Remember: policy shifts affect custody rules; market structure changes affect fills; and product design changes affect behavior. All three can change how attractive a platform is for different investor types.

FAQ

Is my money insured if I keep cash or stocks in a Robinhood account?

SIPC provides limited protection for missing securities and cash in brokerage accounts up to specified limits; it does not protect against market losses. Crypto assets generally fall outside SIPC, so check the platform’s disclosures on crypto custody and any stated insurance. Verify which legal entity actually holds your assets and read the account agreement for precise terms.

What does Robinhood Gold give me, and do I need it?

Robinhood Gold is a paid tier that offers enhanced research tools, higher instant-deposit limits, and access to certain margin features for eligible customers.
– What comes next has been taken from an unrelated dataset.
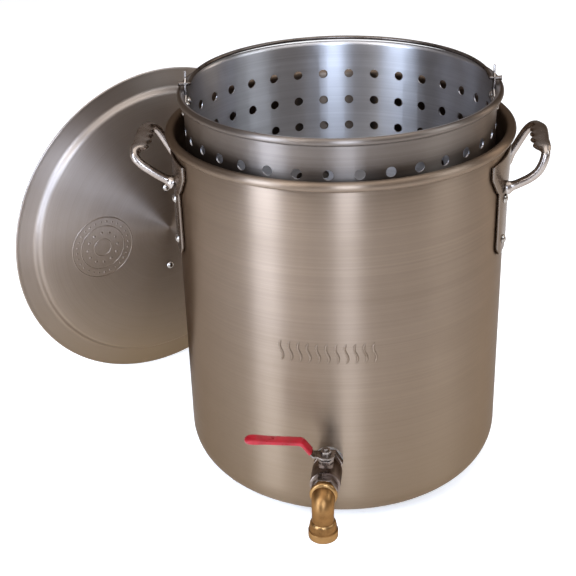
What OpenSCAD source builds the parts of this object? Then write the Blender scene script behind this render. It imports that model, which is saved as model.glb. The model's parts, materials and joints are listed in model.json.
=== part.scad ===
// Boiling pot kit: a spun aluminium stock pot with a drain valve, a perforated lift-out basket
// with a wire bail, and a domed lid that stands on its rim behind the pot.
// Units are millimetres. The origin is the centre of the pot's flat base, +Z is up, and the
// drain valve points along -Y.

/* [Pot] */
// Outer diameter of the pot's wall
pot_d = 408; // [400:2:420]
// Height of the pot to the top of its rolled rim
pot_h = 460; // [452:2:470]
// Thickness of the pot's wall and base
pot_t = 2.5; // [2:0.5:3]
// Outer radius of the corner between the pot's wall and base
pot_corner = 50; // [46:1:54]
// Radius of the rolled bead around the pot's rim
pot_bead_r = 5.8; // [5:0.1:6]

/* [Basket] */
// Outer diameter of the basket's wall
basket_d = 377; // [374:1:378]
// Height of the basket's rim above the ground
basket_top = 504; // [500:1:510]
// Thickness of the basket's wall and floor
basket_t = 1.5; // [1.2:0.1:1.6]
// Diameter of each perforation
hole_d = 12; // [9:1:13]
// Number of perforations in each row round the wall
holes_round = 34; // [28:1:34]
// Number of rows of perforations up the wall
hole_rows = 11; // [8:1:11]
// Vertical distance between rows
row_pitch = 36.3; // [34:0.1:36.5]
// Height of the top row of perforations above the ground
top_row_z = 460.6; // [455:0.1:462]

/* [Lid] */
// Outer diameter of the lid's flange
lid_d = 464; // [450:2:470]
// Thickness of the lid's sheet
lid_t = 2; // [1.5:0.5:2.5]
// Height of the step between the flange and the crown
lid_step = 9; // [7:1:10]
// Height of the crown's apex above the flange
lid_apex = 22; // [19:1:24]
// Angle by which the stood-up lid leans forward, towards its outer face
lid_lean = 3.2; // [2:0.1:4]
// Direction that the stood-up lid faces, as degrees from -Y towards +X
lid_turn = 42.6; // [38:0.1:46]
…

It can be helpful if you need more purchasing power or richer research, but margin increases risk. Evaluate Gold only after you understand margin mechanics and the additional downside it introduces.

Can I use fractional shares for all stocks and ETFs?

Robinhood supports fractional investing for many, but not all, eligible stocks and ETFs. Fractions make dollar-cost averaging easier, but they may have different handling for corporate actions, dividends, and voting rights. Confirm eligibility for specific securities before automating recurring purchases.

How should I think about trading options or crypto on this app?

Think of options and crypto as high-variance tools. Options can be used conservatively (covered calls) or speculatively (naked positions). Crypto brings custody and regulatory uncertainty. Only allocate capital you can afford to lose and create guardrails: position limits, stop-loss rules, and a clear exit plan.